Korngold’s symphony very notably aims for grandeur, with its four movements and Mahlerian length (and, some might also say, lugubriousness). But while sections of it are striking, the work as a whole is meandering and tedious. To be fair, Botstein and the orchestra certainly made the best case for it, with exceptionally pointed playing.

Still, I found myself longing to hear some corrective Hindemith (not a sentence I ever thought I’d write). Sure enough, his Symphonia Serena, which is at least as obscure as Korngold’s symphony, proved a far more compelling work.

I often hear Hindemith as a very academic kind of composer—someone to admire, but not easy to love. But Symphonia Serena surprises with some deft, lively, and actually quite witty touches.

Like the Korngold, it’s a work in four movements (virtually an archaic form by the mid-20th Century), but Hindemith manages to find sufficient variety and even charm to keep the piece moving. The tone and virtuosic orchestral playing (some fun touches with piccolos and a wood block) are more obviously in a Modernist mode than Korngold, and frankly—for me, at least—light years more interesting.

And then, finally, came absolute mastery with Strauss’s Vier Letzte Lieder. Once upon a time, this work too was a rarity, but over the last few decades, it has found its rightful place as a concert hall favorite.

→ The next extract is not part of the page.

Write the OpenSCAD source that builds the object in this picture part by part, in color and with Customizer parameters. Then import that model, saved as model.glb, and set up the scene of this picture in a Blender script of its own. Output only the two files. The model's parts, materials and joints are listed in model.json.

As well it should have. In just under 20 minutes (just over half the length of the Hindemith, which was itself half the length of the Korngold), these four songs evoke a heartrending life journey from the freshness of Spring to acceptance of life’s eventual, inevitable twilight with breathtaking orchestral beauty—and the graceful if demanding vocal line delivers the texts (by Hesse and Eichendorff) gloriously.

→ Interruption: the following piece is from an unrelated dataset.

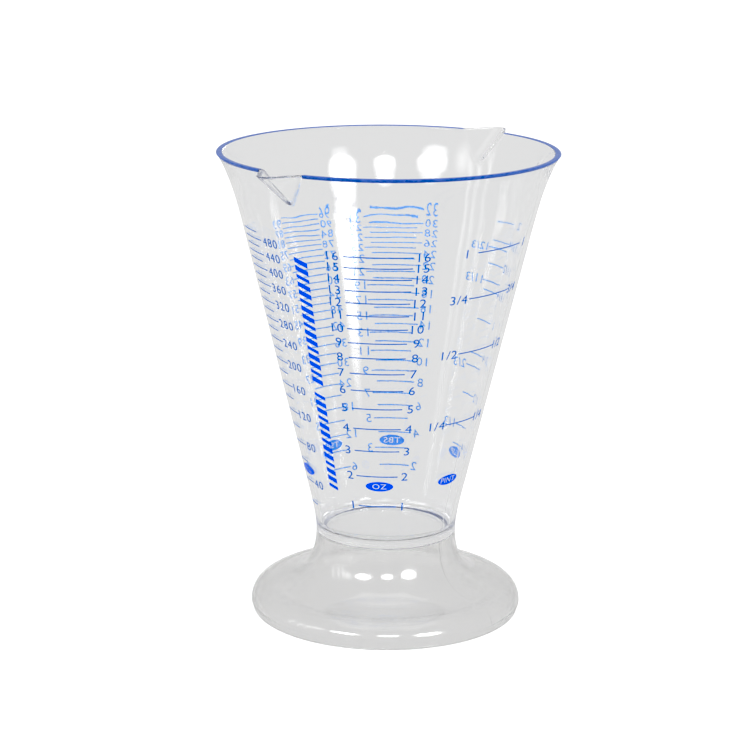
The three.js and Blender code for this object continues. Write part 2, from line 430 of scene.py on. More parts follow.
def foot_shell(material, joint):
    """The hollow foot: one wall turned about the axis, its top ring faced with the joint."""
    outside = foot_outline()
    inside = inset(outside, FOOT_WALL)
    inner = NECK_RADIUS - FOOT_WALL
    support = SEAM_ROUND + SEAM_SUPPORT
    outside[-1] = (NECK_RADIUS, SEAM - support)
    inside[-1] = (inner, SEAM - support)
    side_in, side_down = rounded(SEAM_ROUND, steps=3)
    top = [(NECK_RADIUS - i, SEAM - d) for i, d in zip(side_in, side_down)]
    top += [(NECK_RADIUS - support, SEAM), (inner + support, SEAM)]
    top += [(inner + i, SEAM - d) for i, d in zip(side_in[::-1], side_down[::-1])]
    ring_out = []
    ring_in = []
    for turn in np.linspace(0, math.pi / 2, 5):
        out, rise = FOOT_EDGE_ROUND * math.sin(turn), FOOT_EDGE_ROUND * (1 - math.cos(turn))
        ring_out.append((FOOT_STANDING_RADIUS - FOOT_EDGE_ROUND + out, rise))
        ring_in.append((FOOT_STANDING_RADIUS - FOOT_WALL + FOOT_EDGE_ROUND - out, rise))
    profile = [*ring_out, *outside.tolist(), *top, *inside[::-1].tolist(), *ring_in[::-1]]
    columns = azimuth_columns()
    points = []
    for radius, height in profile:
        uneven = height > FOOT_WIDEST_HEIGHT  # the standing ring is left plain
        for azimuth in columns:
            wave = outer_wave(azimuth, height, radius) if uneven else 0.0
            points.append(on_axis(radius + wave, azimuth, height))
    faces = grid_faces(len(profile), len(columns), closed_rows=True)
    made = mesh_object("foot_shell", points, faces, material, ["bell_foot"])
    made.data.materials.append(joint)
    first = len(ring_out) + len(outside)
    for face in made.data.polygons:
        if first <= face.index // len(columns) < first + len(top) - 1:
            face.material_index = 1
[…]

Closing this concert, Vier Letzte Lieder unsurprisingly asserted itself as the genuine masterpiece of the evening, but the performance itself was a mixed bag. Botstein and the orchestra certainly mined Strauss’s rich orchestration, but tempos were often frustratingly slow (the least springlike “Fruehling” I’ve ever heard), and the internal rhythms insufficiently marked.

Soprano Marjorie Owens has a gorgeous, blue-chip soprano of rare density and sheen, and the voice indeed blooms at the top, as one wants in Strauss. But her tonal production is dark and throaty, and though the voice is large, she was often swamped in the mid-range. Her German was iffy, and few textual points really carried.

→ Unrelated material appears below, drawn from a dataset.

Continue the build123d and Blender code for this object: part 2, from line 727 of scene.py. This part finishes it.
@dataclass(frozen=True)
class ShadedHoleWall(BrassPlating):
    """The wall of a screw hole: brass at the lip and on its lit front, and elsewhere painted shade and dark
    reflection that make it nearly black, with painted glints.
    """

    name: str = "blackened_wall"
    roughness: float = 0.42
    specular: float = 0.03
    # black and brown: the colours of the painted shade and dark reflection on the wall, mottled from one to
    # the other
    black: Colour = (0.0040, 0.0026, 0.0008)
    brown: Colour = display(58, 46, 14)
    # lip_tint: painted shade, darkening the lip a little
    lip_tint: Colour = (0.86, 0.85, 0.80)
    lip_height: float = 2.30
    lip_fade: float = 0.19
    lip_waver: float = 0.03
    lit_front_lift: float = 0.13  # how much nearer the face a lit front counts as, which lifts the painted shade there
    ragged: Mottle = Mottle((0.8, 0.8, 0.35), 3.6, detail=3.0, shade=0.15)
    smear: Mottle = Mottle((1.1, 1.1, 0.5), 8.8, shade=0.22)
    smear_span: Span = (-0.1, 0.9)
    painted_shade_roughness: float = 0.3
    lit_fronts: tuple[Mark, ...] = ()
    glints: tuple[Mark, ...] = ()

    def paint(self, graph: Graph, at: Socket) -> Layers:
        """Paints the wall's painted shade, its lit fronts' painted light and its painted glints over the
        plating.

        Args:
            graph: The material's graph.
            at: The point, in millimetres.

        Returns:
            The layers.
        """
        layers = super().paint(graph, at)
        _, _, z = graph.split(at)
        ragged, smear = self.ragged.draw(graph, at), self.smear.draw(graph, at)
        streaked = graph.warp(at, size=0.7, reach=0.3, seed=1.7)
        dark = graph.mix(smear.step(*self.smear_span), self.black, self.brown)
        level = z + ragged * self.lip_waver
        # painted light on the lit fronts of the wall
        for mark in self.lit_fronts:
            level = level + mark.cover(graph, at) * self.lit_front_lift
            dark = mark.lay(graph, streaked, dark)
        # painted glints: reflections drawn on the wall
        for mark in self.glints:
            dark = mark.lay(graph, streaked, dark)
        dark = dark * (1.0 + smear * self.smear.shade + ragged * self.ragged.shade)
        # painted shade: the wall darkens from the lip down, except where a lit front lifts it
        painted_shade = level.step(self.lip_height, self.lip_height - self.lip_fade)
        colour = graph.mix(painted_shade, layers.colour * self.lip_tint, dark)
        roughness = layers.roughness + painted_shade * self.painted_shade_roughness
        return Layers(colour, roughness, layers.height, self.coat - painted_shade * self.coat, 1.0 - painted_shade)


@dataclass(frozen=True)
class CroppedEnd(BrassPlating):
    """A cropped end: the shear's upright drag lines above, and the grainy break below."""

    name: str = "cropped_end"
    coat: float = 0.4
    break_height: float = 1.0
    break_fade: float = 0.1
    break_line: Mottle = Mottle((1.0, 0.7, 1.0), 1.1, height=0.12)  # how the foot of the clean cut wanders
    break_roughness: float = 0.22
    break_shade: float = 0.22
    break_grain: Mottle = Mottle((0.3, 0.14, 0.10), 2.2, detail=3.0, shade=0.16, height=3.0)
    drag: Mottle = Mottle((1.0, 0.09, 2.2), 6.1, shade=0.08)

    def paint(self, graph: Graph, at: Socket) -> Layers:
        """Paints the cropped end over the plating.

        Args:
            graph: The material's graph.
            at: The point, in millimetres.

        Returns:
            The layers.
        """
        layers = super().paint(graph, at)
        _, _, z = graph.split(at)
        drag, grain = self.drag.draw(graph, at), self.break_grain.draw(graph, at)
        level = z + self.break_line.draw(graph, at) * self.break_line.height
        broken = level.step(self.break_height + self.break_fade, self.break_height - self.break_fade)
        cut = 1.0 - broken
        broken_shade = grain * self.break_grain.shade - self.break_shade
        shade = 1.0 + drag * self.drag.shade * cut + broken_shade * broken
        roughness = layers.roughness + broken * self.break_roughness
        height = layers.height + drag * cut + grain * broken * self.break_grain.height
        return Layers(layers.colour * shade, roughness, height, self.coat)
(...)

One appreciated her ability to navigate the long lines, and her general sense of mood (lots of lovely soft singing), but too much vibrato tended to obliterate some pitches, and to smudge the fiorature. I wished for her a more sympathetic conductor than Botstein, and perhaps an acoustically brighter hall than the Sosnoff Theater—Owens is clearly a talent to watch.

Still in all, the Vier Letzte Liederwere the crown jewel of this concert. If they failed to quite achieve their transfigurative potential, that was in part due to some limitations in the performance.

The bigger issue, I think, is a case of sensory overload. The concert lasted more than two-and-a-half hours, and the musical standard was certainly mixed. Had the evening stuck to two of three pieces—Hindemith and Strauss—it would have been quite a bit more compelling.  And of course, I recognize the problem of omitting Korngold in a program designed to celebrate him.

But there is a lesson here. Botstein and company, who tend to wear their erudition on their sleeves, could learn one valuable lesson themselves: less is often more.